Never Say Die
Like the Native American, I use all parts of the buffalo. Meaning that I milk my prospects dry, to a fault.
Some guys bitterly delete a girl’s number after a flake or two, but I know that it takes 10 seconds to shoot a girl a text and see if she’s in the right mood to respond favorably. Double (or triply) so if you mass text. You have nothing to lose, except your dignity. And you will lose it. Over. And. Over.
Since I still have a shitty old flip phone, it periodically runs out of space for text messages. Today my phone filled up, so I went back through some of the Sent messages to delete them.
I noticed a mass text from a few weeks ago: “Hey do u want to grab a drink this week?”
I had sent it to three girls. Except now two of them were just random numbers, meaning I had deleted them from my phone.
Hmm… these prospects must have been really dead for me to delete them. Well, what’s a resourceful Gamesman like myself to do? Resurrect them, of course.
I knew pretty well which girls these were. One was a super-hot 30-something who had been into me the night we met but was drunk, and completely ignored me after that day.

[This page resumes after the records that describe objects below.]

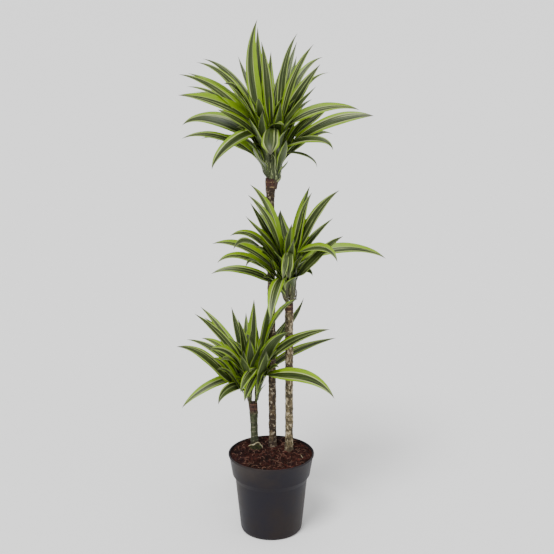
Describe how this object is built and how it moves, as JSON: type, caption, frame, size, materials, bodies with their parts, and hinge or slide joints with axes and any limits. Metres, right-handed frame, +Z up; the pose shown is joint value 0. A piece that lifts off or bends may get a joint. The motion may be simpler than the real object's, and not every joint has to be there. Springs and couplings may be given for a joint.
{
  "type": "potted dracaena",
  "caption": "Floor plant: three bare canes of different heights in a tapered round nursery pot, each topped by a crown of long striped leaves.",
  "frame": {"origin": "centre of the pot's flat base", "axes": "+Z up along the pot's axis; the picture was taken from the -Y side, with +X to its right"},
  "size_m": [0.563, 0.4412, 1.406],
  "materials": {
    "pot": "satin",
    "soil": "matte",
    "cane": "matte",
    "leaf": "satin"
  },
  "bodies": {
    "root": {"pot": "pot", "soil": "soil", "cane_short": "cane", "cane_middle": "cane", "cane_tall": "cane", "crown_short": "leaf", "crown_middle": "leaf", "crown_tall": "leaf"}
  },
  "joints": []
}
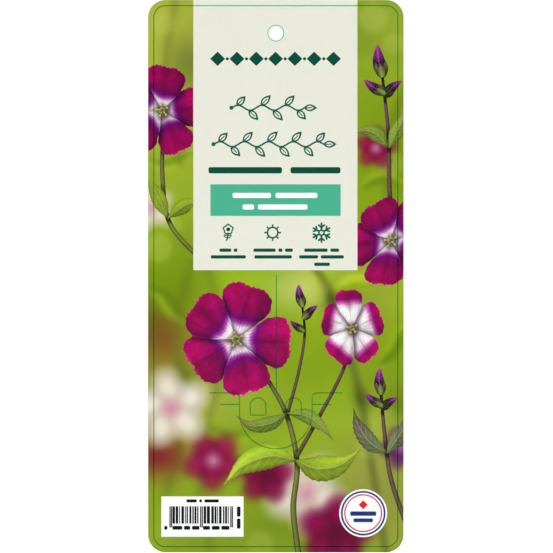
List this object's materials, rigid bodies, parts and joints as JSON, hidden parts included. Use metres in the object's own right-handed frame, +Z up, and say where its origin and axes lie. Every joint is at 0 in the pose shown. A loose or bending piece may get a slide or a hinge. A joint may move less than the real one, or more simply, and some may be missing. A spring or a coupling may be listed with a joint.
{
  "type": "printed die-cut plastic plant label",
  "caption": "Flat printed plastic plant label with rounded corners, a hang hole at the top, and a die-cut tongue, slits and tabs that clip it over a pot's rim.",
  "frame": {"origin": "centre of the hang hole, halfway through the sheet", "axes": "+Z up along the label's length, +X across it to the right as the print is read, -Y out of the printed face"},
  "size_m": [0.1022, 0.0006, 0.221],
  "materials": {
    "printed_plastic": "satin printed polypropylene, plain white on the back"
  },
  "bodies": {
    "root": {"label_sheet": "printed_plastic"}
  },
  "joints": []
}
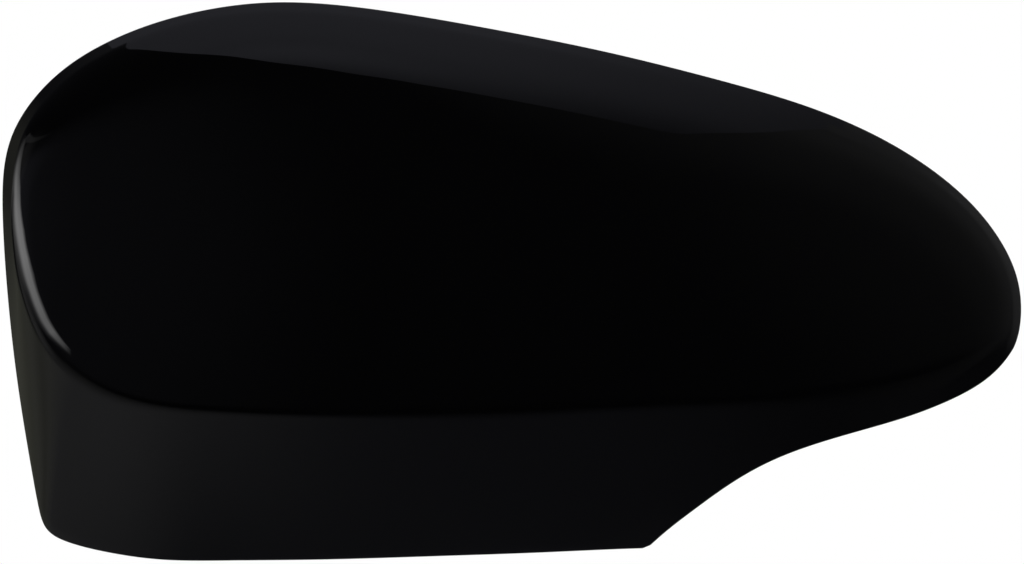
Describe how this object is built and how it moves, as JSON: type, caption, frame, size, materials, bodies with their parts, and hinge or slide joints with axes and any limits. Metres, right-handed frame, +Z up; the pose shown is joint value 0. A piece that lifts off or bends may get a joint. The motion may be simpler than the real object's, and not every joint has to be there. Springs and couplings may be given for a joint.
{
  "type": "wing mirror cover",
  "caption": "Gloss black moulded shell for a right-hand wing mirror, domed face with a fading fold over a skirt, arm cut-out, clip towers and locating pegs inside.",
  "frame": {"origin": "axis of the main locating peg, at its shoulder inside the shell", "axes": "+X along the car's width toward the door and the arm, +Y back toward the mirror glass, along the pegs, +Z up"},
  "size_m": [0.2282, 0.0785, 0.1256],
  "materials": {
    "painted_shell": "gloss black paint under a clear coat outside, bare black moulded plastic inside"
  },
  "bodies": {
    "root": {"mirror_cover": "painted_shell"}
  },
  "joints": []
}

The other was a girl I spoke to for about 5 minutes before leaving a concert. We vibed, had some good inside jokes going on, but I made one comment about “my girlfriend” when I meant my ex-girlfriend.
I was experimenting with jealousy plot lines around that time, and when we texted later in the week, I really overdid it. She told me she had just got out of yoga class, so I said, “Oh, this girl I’m dating teaches yoga. Maybe she’s your teacher?”
After that, this girl was understandably weary of hanging out with me. You advertise your preselection through your vibe and confidence, not by bragging about it. It is totally counterproductive to tell a girl you sleep with a lot of girls or that many girls like you. You can drop SUBTLE hints, such as remarking about “stalker exes” or frequently getting interrupted by texts. But don’t give her conscious brain a reason to disqualify you. Her subconscious already knows you’re a desirable man, and is getting her body revved up to have sex with you.
So assuming-but-not-really-knowing who these two girls were, I sent them another text. “Let’s get a drink this week.”
I get a text back, so I save this girl’s number in my phone again, as “?”.
?: Who is this again?
I decide the best course of action is just to call her and find out who she is. I even plan on explaining how I’ve deleted her number too (although in hindsight she probably wouldn’t have believed me, haha).
Luckily she doesn’t answer, so I get to hear her name right away in the voicemail. It’s indeed the concert girl who thought I had a girlfriend. I leave a message: “Hey ? it’s Dagonet. Give me a call when you have a chance. Talk to you soon.”
A few minutes later I get this text:
?: Is this the Dagonet with a girlfriend??
This is where the power of Agree & Amplify comes in. Through this one easily-mastered technique, I completely change this girl’s opinion of me.
Dagonet: No you must have me confused with someone. im the dagonet with 3 girlfriends
?: Got to give you credit- you are witty
Dagonet: Lets get one drink and u can more accurately judge me.
?: Ok. . You are very persistent, aren’t you? Lol. When are you free?
Dagonet: Another of my great traits. thursday would work
By this time it was after 11 PM so we’ll see if it picks up tomorrow.
Regardless, you can see the power of persistence, and of passing a shit test.